Entries with parts and joints
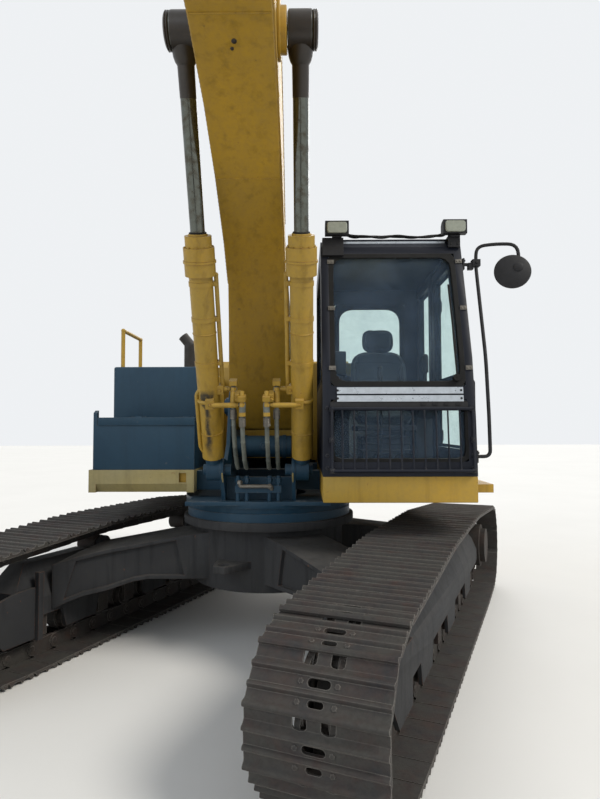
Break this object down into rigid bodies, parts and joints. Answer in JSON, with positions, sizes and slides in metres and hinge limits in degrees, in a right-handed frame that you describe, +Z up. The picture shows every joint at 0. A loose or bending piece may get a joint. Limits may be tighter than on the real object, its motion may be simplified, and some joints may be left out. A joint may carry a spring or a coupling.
{
  "type": "crawler excavator",
  "caption": "Crawler excavator with a turning upper part, cab, boom, arm and bucket on two steel tracks.",
  "frame": {"origin": "middle of the whole's footprint at the ground", "axes": "+X to the left as seen from the seat, +Y to the counterweight, -Y ahead to the bucket, +Z up"},
  "size_m": [4.7172, 9.7581, 5.4103],
  "materials": {
    "track_paint": "weathered paint under dry soil",
    "track_steel": "worn steel under dry soil",
    "yellow_paint": "weathered ochre yellow paint",
    "slate_paint": "dark blue-grey paint",
    "cab_paint": "near-black paint",
    "dark_steel": "dark steel",
    "bearing_steel": "greased steel",
    "rod_chrome": "oily chrome",
    "pane": "dusty clear glass",
    "seat_cloth": "dark slate cloth",
    "trim": "dark plastic",
    "lamp": "pale lens in a dark case",
    "hose": "grey-green rubber hose",
    "bucket_steel": "worn, rusty steel"
  },
  "bodies": {
    "undercarriage": {"center_frame": "track_paint", "track_frame_left": "track_paint", "track_frame_right": "track_paint", "track_left": "track_steel", "track_right": "track_steel", "idler_left": "track_steel", "idler_right": "track_steel", "sprocket_left": "track_steel", "sprocket_right": "track_steel", "track_rollers": "track_steel", "carrier_rollers": "track_steel", "slew_ring": "bearing_steel"},
    "house": {"revolving_frame": "slate_paint", "cab_deck": "yellow_paint", "tank_deck": "yellow_paint", "side_step": "yellow_paint", "counterweight": "yellow_paint", "engine_block": "dark_steel", "engine_housing": "yellow_paint", "fuel_tank": "slate_paint", "hydraulic_tank": "yellow_paint", "tool_box": "slate_paint", "handrails": "yellow_paint", "exhaust": "dark_steel", "cab_shell": "cab_paint", "cab_glass": "pane", "front_guard": "cab_paint", "seat": "seat_cloth", "consoles": "trim", "work_lamps": "lamp", "side_mirror": "cab_paint", "valve_pipes": "yellow_paint"},
    "cab_door_body": {"cab_door": "cab_paint", "cab_door_glass": "pane"},
    "left_door_body": {"left_side_door": "yellow_paint"},
    "right_door_body": {"right_side_door": "yellow_paint"},
    "hood_body": {"engine_hood": "yellow_paint"},
    "lid_body": {"tool_box_lid": "slate_paint"},
    "boom_body": {"boom": "yellow_paint", "boom_pipes": "yellow_paint"},
    "boom_barrel_body": {"boom_cylinder_barrels": "yellow_paint", "front_hoses": "hose"},
    "boom_rod_body": {"boom_cylinder_rods": "rod_chrome"},
    "arm_barrel_body": {"arm_cylinder_barrel": "yellow_paint"},
    "arm_rod_body": {"arm_cylinder_rod": "rod_chrome"},
    "arm_body": {"arm": "yellow_paint"},
    "bucket_barrel_body": {"bucket_cylinder_barrel": "yellow_paint"},
    "bucket_rod_body": {"bucket_cylinder_rod": "rod_chrome"},
    "rocker_body": {"rocker_links": "yellow_paint"},
    "link_body": {"bucket_link": "yellow_paint"},
    "bucket_body": {"bucket": "bucket_steel", "bucket_teeth": "bucket_steel"}
  },
  "joints": [
    {"name": "slew", "type": "hinge", "parent": "undercarriage", "child": "house", "pos_m": [0, 1.999, 1], "axis": [0, 0, 1], "continuous": true},
    {"name": "boom_lift", "type": "hinge", "parent": "house", "child": "boom_body", "pos_m": [-0.043, 1.919, 1.8], "axis": [-1, 0, 0], "range_deg": [-63, 38]},
    {"name": "arm_swing", "type": "hinge", "parent": "boom_body", "child": "arm_body", "pos_m": [-0.043, -3.29339, 4.45584], "axis": [1, 0, 0], "range_deg": [-75, 44]},
    {"name": "bucket_curl", "type": "hinge", "parent": "arm_body", "child": "bucket_body", "pos_m": [-0.043, -4.25381, 1.66657], "axis": [1, 0, 0], "range_deg": [-64, 112]},
    {"name": "cab_door_hinge", "type": "hinge", "parent": "house", "child": "cab_door_body", "pos_m": [1.432, 2.029, 2], "axis": [0, 0, 1], "range_deg": [0, 165]},
    {"name": "left_bay_door_hinge", "type": "hinge", "parent": "house", "child": "left_door_body", "pos_m": [1.432, 3.899, 1.8], "axis": [0, 0, 1], "range_deg": [0, 100]},
    {"name": "right_bay_door_hinge", "type": "hinge", "parent": "house", "child": "right_door_body", "pos_m": [-1.357, 3.899, 1.8], "axis": [0, 0, -1], "range_deg": [0, 100]},
    {"name": "engine_hood_hinge", "type": "hinge", "parent": "house", "child": "hood_body", "pos_m": [0.09, 3.285, 2.27], "axis": [1, 0, 0], "range_deg": [0, 65]},
    {"name": "tool_box_lid_hinge", "type": "hinge", "parent": "house", "child": "lid_body", "pos_m": [-0.93, 2.097, 1.716], "axis": [-1, 0, 0], "range_deg": [0, 85]},
    {"name": "boom_cylinder_swing", "type": "hinge", "parent": "house", "child": "boom_barrel_body", "pos_m": [-0.043, 1.379, 1.33], "axis": [-1, 0, 0], "range_deg": [-65, 40]},
    {"name": "boom_cylinder_stroke", "type": "slide", "parent": "boom_barrel_body", "child": "boom_rod_body", "axis": [0, -0.4266, 0.9045], "range_m": [-0.73, 0.45]},
    {"name": "arm_cylinder_swing", "type": "hinge", "parent": "boom_body", "child": "arm_barrel_body", "pos_m": [-0.043, -0.43852, 4.66226], "axis": [1, 0, 0], "range_deg": [-3, 4]},
    {"name": "arm_cylinder_stroke", "type": "slide", "parent": "arm_barrel_body", "child": "arm_rod_body", "axis": [0, -0.9761, 0.2175], "range_m": [-0.98, 0.58]},
    {"name": "bucket_cylinder_swing", "type": "hinge", "parent": "arm_body", "child": "bucket_barrel_body", "pos_m": [-0.043, -3.90373, 4.29584], "axis": [1, 0, 0], "range_deg": [-4, 6]},
    {"name": "bucket_cylinder_stroke", "type": "slide", "parent": "bucket_barrel_body", "child": "bucket_rod_body", "axis": [0, -0.4012, -0.916], "range_m": [-0.42, 0.73]},
    {"name": "rocker_swing", "type": "hinge", "parent": "arm_body", "child": "rocker_body", "pos_m": [-0.043, -4.17381, 2.08322], "axis": [1, 0, 0], "range_deg": [-39, 67]},
    {"name": "bucket_link_swing", "type": "hinge", "parent": "bucket_body", "child": "link_body", "pos_m": [-0.043, -4.69214, 1.62822], "axis": [1, 0, 0], "range_deg": [-66, 39]}
  ],
  "couplings": [
    {"joint": "boom_cylinder_swing", "follows": "boom_lift", "ratio": 1.0019},
    {"joint": "boom_cylinder_stroke", "follows": "boom_lift", "m_per_rad": 0.6495},
    {"joint": "arm_cylinder_swing", "follows": "arm_swing", "ratio": -0.033},
    {"joint": "arm_cylinder_stroke", "follows": "arm_swing", "m_per_rad": 0.7363},
    {"joint": "bucket_cylinder_swing", "follows": "bucket_curl", "ratio": 0.0423},
    {"joint": "bucket_cylinder_stroke", "follows": "bucket_curl", "m_per_rad": 0.3651},
    {"joint": "rocker_swing", "follows": "bucket_curl", "ratio": 0.585},
    {"joint": "bucket_link_swing", "follows": "bucket_curl", "ratio": -0.58}
  ]
}
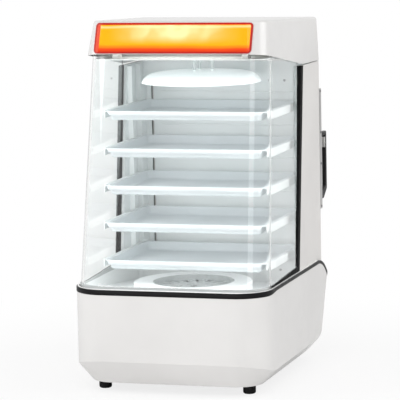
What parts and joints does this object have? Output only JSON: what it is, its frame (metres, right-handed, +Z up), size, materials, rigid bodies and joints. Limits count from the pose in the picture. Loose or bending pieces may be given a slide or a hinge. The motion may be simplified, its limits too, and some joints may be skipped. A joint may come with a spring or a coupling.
{
  "type": "steamed bun steamer",
  "caption": "Counter-top food steamer with leaning wrap-round glass, shelf trays on side rails, lit sign hood, round steam outlet in the base and a hinged rear door.",
  "frame": {"origin": "on the counter, under the middle of the overall box", "axes": "+Z up, -Y towards the glass front, +Y towards the rear door, +X to the right seen from the front"},
  "size_m": [0.3816, 0.5132, 0.6888],
  "materials": {
    "white_paint": "gloss",
    "column_paint": "satin",
    "black_rubber": "satin",
    "black_plastic": "satin",
    "black_trim": "gloss",
    "steel": "brushed",
    "bright_steel": "polished",
    "liner_metal": "satin",
    "tray_metal": "gloss",
    "clear_glass": "clear",
    "sign_plastic": "gloss",
    "red_plastic": "gloss",
    "lamp_glass": "satin",
    "white_plastic": "gloss",
    "brass": "polished",
    "magnet_black": "matt",
    "amber_lens": "gloss"
  },
  "bodies": {
    "base": {"base_housing": "white_paint", "base_bottom_plate": "steel", "feet": "black_rubber", "rim_trim": "black_trim", "ledge_strip": "bright_steel", "chamber_pan": "white_paint", "boiler_vessel": "steel", "heater_element": "steel", "drain_pipe": "steel", "drain_cock": "brass", "glass_shroud": "clear_glass", "glass_seal": "black_rubber", "gasket_left": "black_rubber", "gasket_right": "black_rubber", "jamb_left": "column_paint", "jamb_right": "column_paint", "rear_sill": "column_paint", "rear_header": "column_paint", "hood_shell": "white_paint", "ceiling_panel": "liner_metal", "ceiling_dome": "white_plastic", "sign_panel": "sign_plastic", "sign_frame": "red_plastic", "sign_lamp": "lamp_glass", "lamp_holders": "white_plastic", "rack_left": "liner_metal", "rack_right": "liner_metal", "header_screws": "bright_steel", "pan_screws": "bright_steel", "hinge_fixed_leaves": "steel", "hinge_pins": "bright_steel", "catch_plate": "steel", "switch_bezel": "black_plastic", "pilot_lamp": "amber_lens", "cable_gland": "black_plastic"},
    "door": {"door_panel": "column_paint", "door_seal": "black_rubber", "door_liner": "liner_metal", "door_edge_strip": "steel", "strip_screws": "bright_steel", "door_handle": "black_plastic", "hinge_door_leaves": "steel", "door_magnet": "magnet_black"},
    "steam_outlet": {"steam_cover": "white_paint", "steam_diffuser": "steel"},
    "rocker": {"power_rocker": "black_plastic"},
    "dial": {"temperature_dial": "black_plastic"},
    "lever": {"drain_lever": "red_plastic"},
    "shelf_1": {"tray_1": "tray_metal"},
    "shelf_2": {"tray_2": "tray_metal"},
    "shelf_3": {"tray_3": "tray_metal"},
    "shelf_4": {"tray_4": "tray_metal"},
    "shelf_5": {"tray_5": "tray_metal"}
  },
  "joints": [
    {"name": "door_hinge", "type": "hinge", "parent": "base", "child": "door", "pos_m": [-0.1805, 0.20725, 0.205], "axis": [0, 0, 1], "range_deg": [0, 110]},
    {"name": "steam_cover_lift", "type": "slide", "parent": "base", "child": "steam_outlet", "axis": [0, 0, 1], "range_m": [0, 0.024]},
    {"name": "power_rocker_tilt", "type": "hinge", "parent": "base", "child": "rocker", "pos_m": [0.11, 0.22968, 0.1068], "axis": [1, 0, 0], "range_deg": [0, 16]},
    {"name": "temperature_dial_turn", "type": "hinge", "parent": "base", "child": "dial", "pos_m": [0.05, 0.23257, 0.106], "axis": [0, 0.9633, -0.2684], "range_deg": [0, 270]},
    {"name": "drain_lever_turn", "type": "hinge", "parent": "base", "child": "lever", "pos_m": [0, 0.23871, 0.085], "axis": [0, 0, 1], "range_deg": [0, 90]},
    {"name": "tray_1_slide", "type": "slide", "parent": "base", "child": "shelf_1", "axis": [0, 1, 0], "range_m": [0, 0.038]},
    {"name": "tray_2_slide", "type": "slide", "parent": "base", "child": "shelf_2", "axis": [0, 1, 0], "range_m": [0, 0.038]},
    {"name": "tray_3_slide", "type": "slide", "parent": "base", "child": "shelf_3", "axis": [0, 1, 0], "range_m": [0, 0.038]},
    {"name": "tray_4_slide", "type": "slide", "parent": "base", "child": "shelf_4", "axis": [0, 1, 0], "range_m": [0, 0.038]},
    {"name": "tray_5_slide", "type": "slide", "parent": "base", "child": "shelf_5", "axis": [0, 1, 0], "range_m": [0, 0.038]}
  ]
}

• _Your objective_
Take every line from the data that contains the word "this".

• _Solved problem_
Break this object down into rigid bodies, parts and joints. Answer in JSON, with positions, sizes and slides in metres and hinge limits in degrees, in a right-handed frame that you describe, +Z up. The picture shows every joint at 0. A loose or bending piece may get a joint. Limits may be tighter than on the real object, its motion may be simplified, and some joints may be left out. A joint may carry a spring or a coupling.
What parts and joints does this object have? Output only JSON: what it is, its frame (metres, right-handed, +Z up), size, materials, rigid bodies and joints. Limits count from the pose in the picture. Loose or bending pieces may be given a slide or a hinge. The motion may be simplified, its limits too, and some joints may be skipped. A joint may come with a spring or a coupling.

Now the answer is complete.